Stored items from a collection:

━━━━━━━━━━━━━━━━━━━━

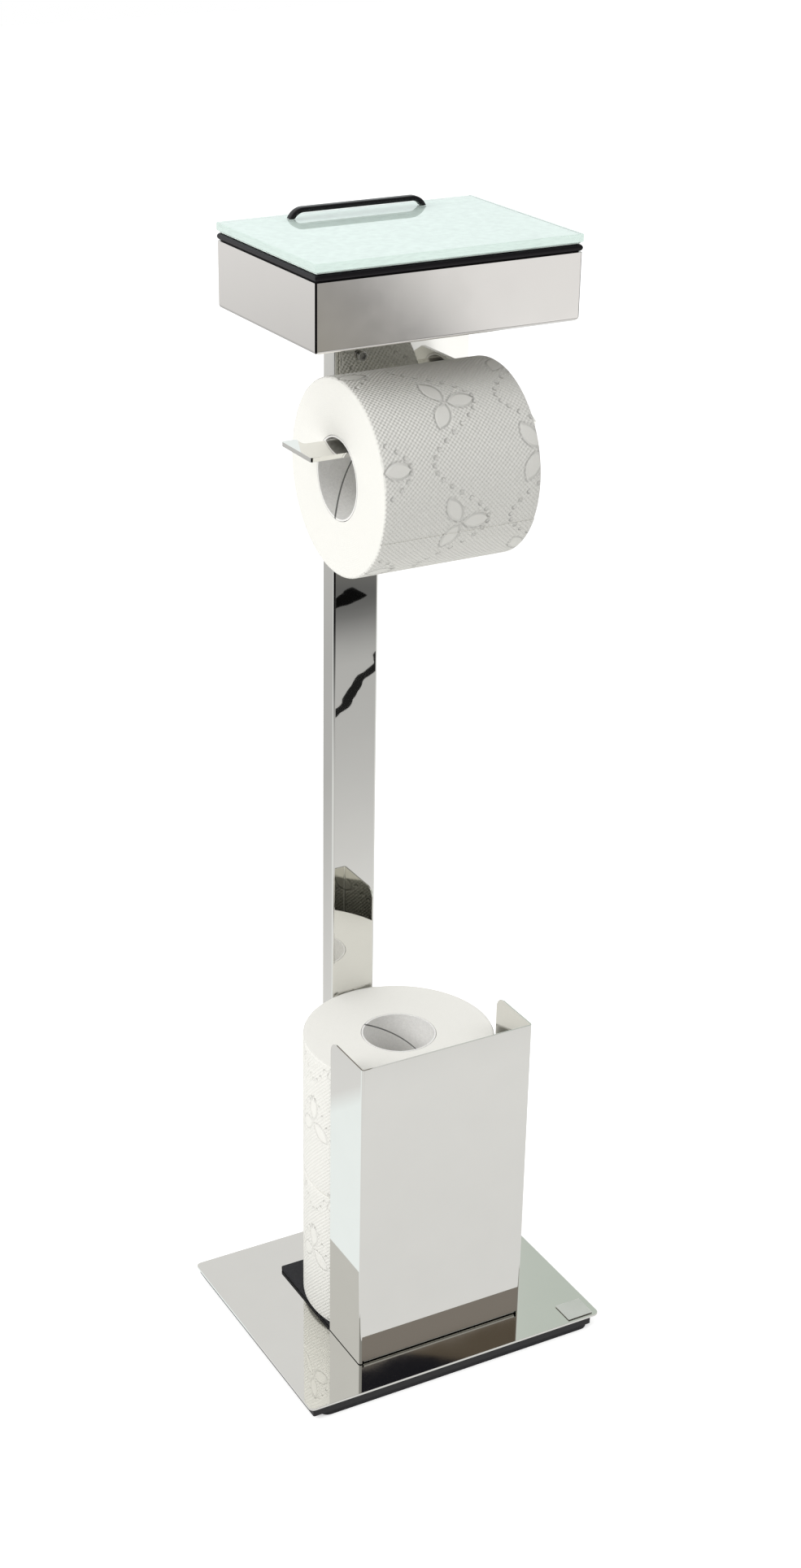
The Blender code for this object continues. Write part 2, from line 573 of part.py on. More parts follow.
def build_holder():
    """Front panel with two wings and a bottom flange, whose studs go down through the base."""
    half = HOLDER_HALF_WIDTH
    front, back = HOLDER_FRONT_Y, HOLDER_WING_BACK_Y
    low, high = HOLDER_BOTTOM, HOLDER_TOP
    notch_outer = half - HOLDER_BEND_RADIUS - SEAT_GAP
    notch_inner = notch_outer - HOLDER_RELIEF_WIDTH
    corners = {}
    for side, sign in (("left", -1), ("right", 1)):
        corners[f"{side}_low"] = (sign * half, front, low)
        corners[f"{side}_high"] = (sign * half, front, high)
        corners[f"{side}_back_low"] = (sign * half, back, low)
        middle = (back - HOLDER_WING_TOP_RADIUS, high - HOLDER_WING_TOP_RADIUS)
        for step, (y, z) in enumerate(arc(middle, HOLDER_WING_TOP_RADIUS, 0, 1, 2 * BEND_STEPS)):
            corners[f"{side}_top_{step}"] = (sign * half, y, z)
        corners[f"{side}_notch_outer"] = (sign * notch_outer, front, low)
        corners[f"{side}_notch_outer_top"] = (sign * notch_outer, front, low + HOLDER_RELIEF_HEIGHT)
        corners[f"{side}_notch_inner_top"] = (sign * notch_inner, front, low + HOLDER_RELIEF_HEIGHT)
        corners[f"{side}_fold"] = (sign * notch_inner, front, low)
        corners[f"{side}_flange"] = (sign * notch_inner, front + HOLDER_FLANGE_DEPTH, low)
    tops = [f"top_{step}" for step in range(2 * BEND_STEPS + 1)]
    relief = ["low", "notch_outer", "notch_outer_top", "notch_inner_top", "fold"]
    panels = [
        [f"left_{key}" for key in relief] + [f"right_{key}" for key in reversed(relief)] + ["right_high", "left_high"],
        ["right_low", "right_back_low"] + [f"right_{key}" for key in tops] + ["right_high"],
        ["left_high"] + [f"left_{key}" for key in reversed(tops)] + ["left_back_low", "left_low"],
        ["left_flange", "right_flange", "right_fold", "left_fold"],
    ]
    holder = folded_sheet("holder_sheet", corners, panels, HOLDER_BEND_RADIUS, HOLDER_SHEET, MIRROR_STEEL)
    studs = [circle(STUD_DIAMETER / 2, SCREW_STEPS, place) for place in STUD_PLACES]
    stud_bottom = WEIGHT_BOTTOM + SEAT_GAP
    combine(holder, "holder_studs", pins(studs, stud_bottom, HOLDER_BOTTOM + HOLDER_SHEET / 2), "UNION")

    for side, place in zip(("left", "right"), STUD_PLACES):
        add_nut(f"holder_nut_{side}", NUT_ACROSS_FLATS, NUT_HEIGHT, STUD_DIAMETER, place, stud_bottom)


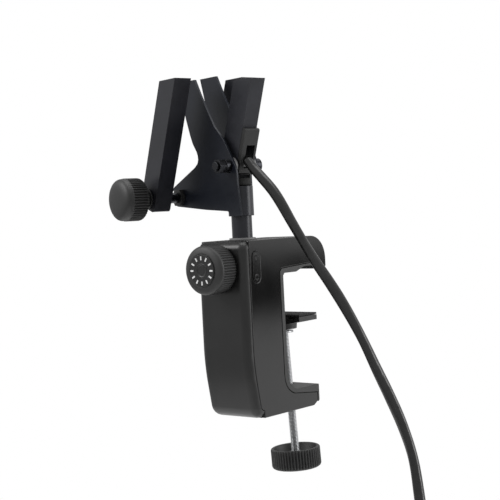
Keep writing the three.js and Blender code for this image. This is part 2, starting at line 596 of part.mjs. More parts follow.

━━━━━━━━━━━━━━━━━━━━

## CHALLENGE
Exactly reproduce every line of the records.

## OUTPUT OF THE TASK
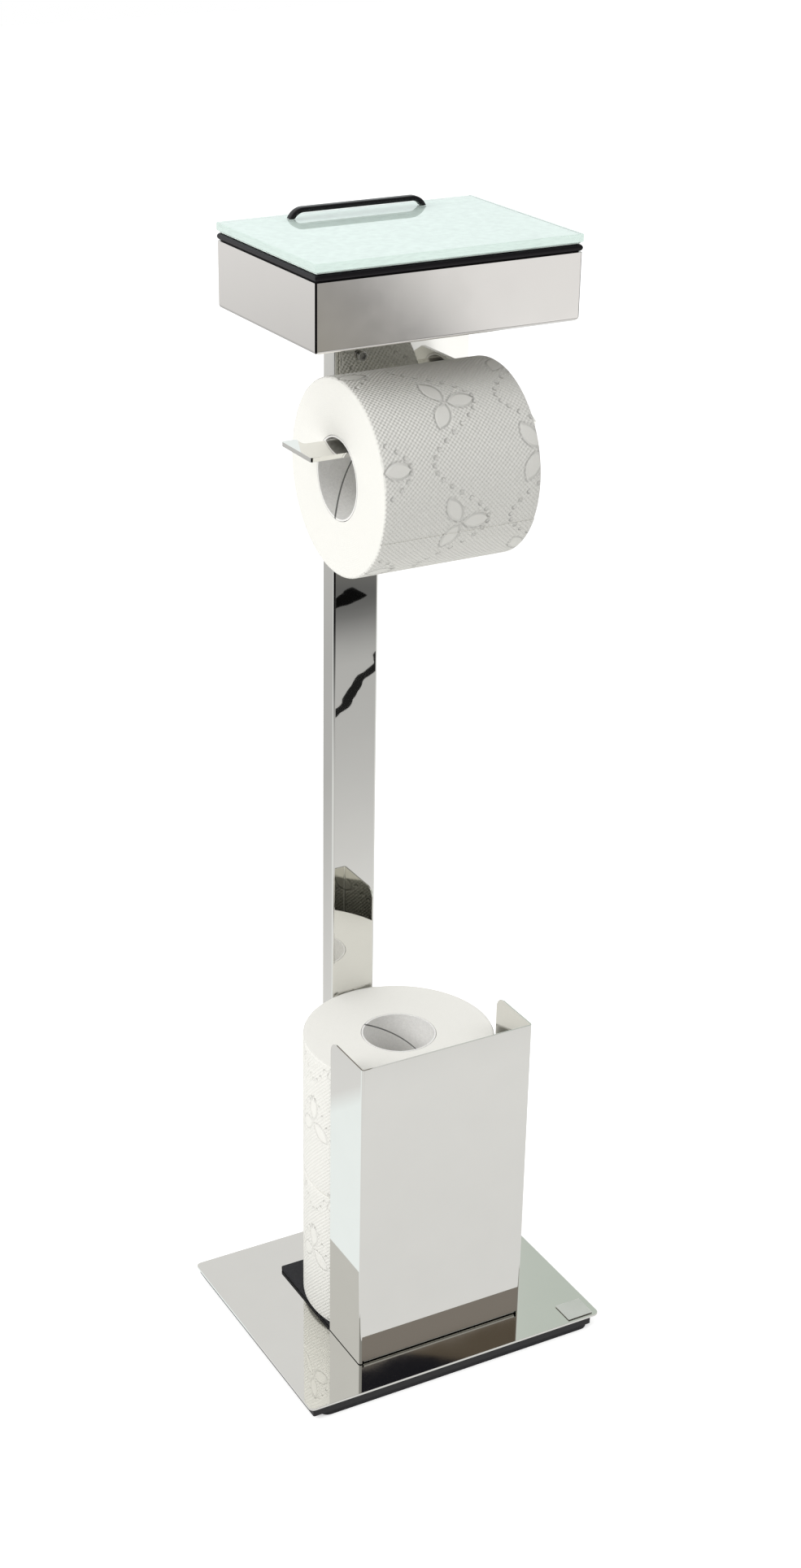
The Blender code for this object continues. Write part 2, from line 573 of part.py on. More parts follow.
def build_holder():
    """Front panel with two wings and a bottom flange, whose studs go down through the base."""
    half = HOLDER_HALF_WIDTH
    front, back = HOLDER_FRONT_Y, HOLDER_WING_BACK_Y
    low, high = HOLDER_BOTTOM, HOLDER_TOP
    notch_outer = half - HOLDER_BEND_RADIUS - SEAT_GAP
    notch_inner = notch_outer - HOLDER_RELIEF_WIDTH
    corners = {}
    for side, sign in (("left", -1), ("right", 1)):
        corners[f"{side}_low"] = (sign * half, front, low)
        corners[f"{side}_high"] = (sign * half, front, high)
        corners[f"{side}_back_low"] = (sign * half, back, low)
        middle = (back - HOLDER_WING_TOP_RADIUS, high - HOLDER_WING_TOP_RADIUS)
        for step, (y, z) in enumerate(arc(middle, HOLDER_WING_TOP_RADIUS, 0, 1, 2 * BEND_STEPS)):
            corners[f"{side}_top_{step}"] = (sign * half, y, z)
        corners[f"{side}_notch_outer"] = (sign * notch_outer, front, low)
        corners[f"{side}_notch_outer_top"] = (sign * notch_outer, front, low + HOLDER_RELIEF_HEIGHT)
        corners[f"{side}_notch_inner_top"] = (sign * notch_inner, front, low + HOLDER_RELIEF_HEIGHT)
        corners[f"{side}_fold"] = (sign * notch_inner, front, low)
        corners[f"{side}_flange"] = (sign * notch_inner, front + HOLDER_FLANGE_DEPTH, low)
    tops = [f"top_{step}" for step in range(2 * BEND_STEPS + 1)]
    relief = ["low", "notch_outer", "notch_outer_top", "notch_inner_top", "fold"]
    panels = [
        [f"left_{key}" for key in relief] + [f"right_{key}" for key in reversed(relief)] + ["right_high", "left_high"],
        ["right_low", "right_back_low"] + [f"right_{key}" for key in tops] + ["right_high"],
        ["left_high"] + [f"left_{key}" for key in reversed(tops)] + ["left_back_low", "left_low"],
        ["left_flange", "right_flange", "right_fold", "left_fold"],
    ]
    holder = folded_sheet("holder_sheet", corners, panels, HOLDER_BEND_RADIUS, HOLDER_SHEET, MIRROR_STEEL)
    studs = [circle(STUD_DIAMETER / 2, SCREW_STEPS, place) for place in STUD_PLACES]
    stud_bottom = WEIGHT_BOTTOM + SEAT_GAP
    combine(holder, "holder_studs", pins(studs, stud_bottom, HOLDER_BOTTOM + HOLDER_SHEET / 2), "UNION")

    for side, place in zip(("left", "right"), STUD_PLACES):
        add_nut(f"holder_nut_{side}", NUT_ACROSS_FLATS, NUT_HEIGHT, STUD_DIAMETER, place, stud_bottom)


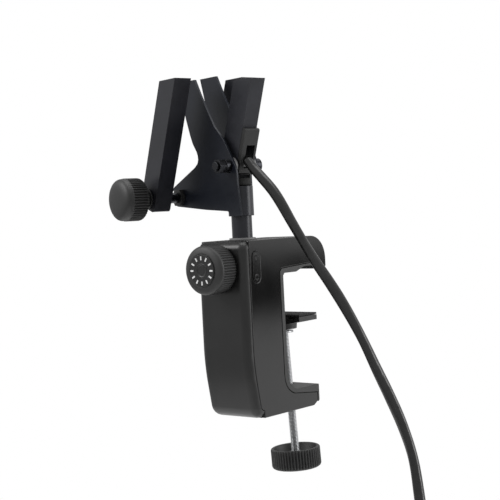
Keep writing the three.js and Blender code for this image. This is part 2, starting at line 596 of part.mjs. More parts follow.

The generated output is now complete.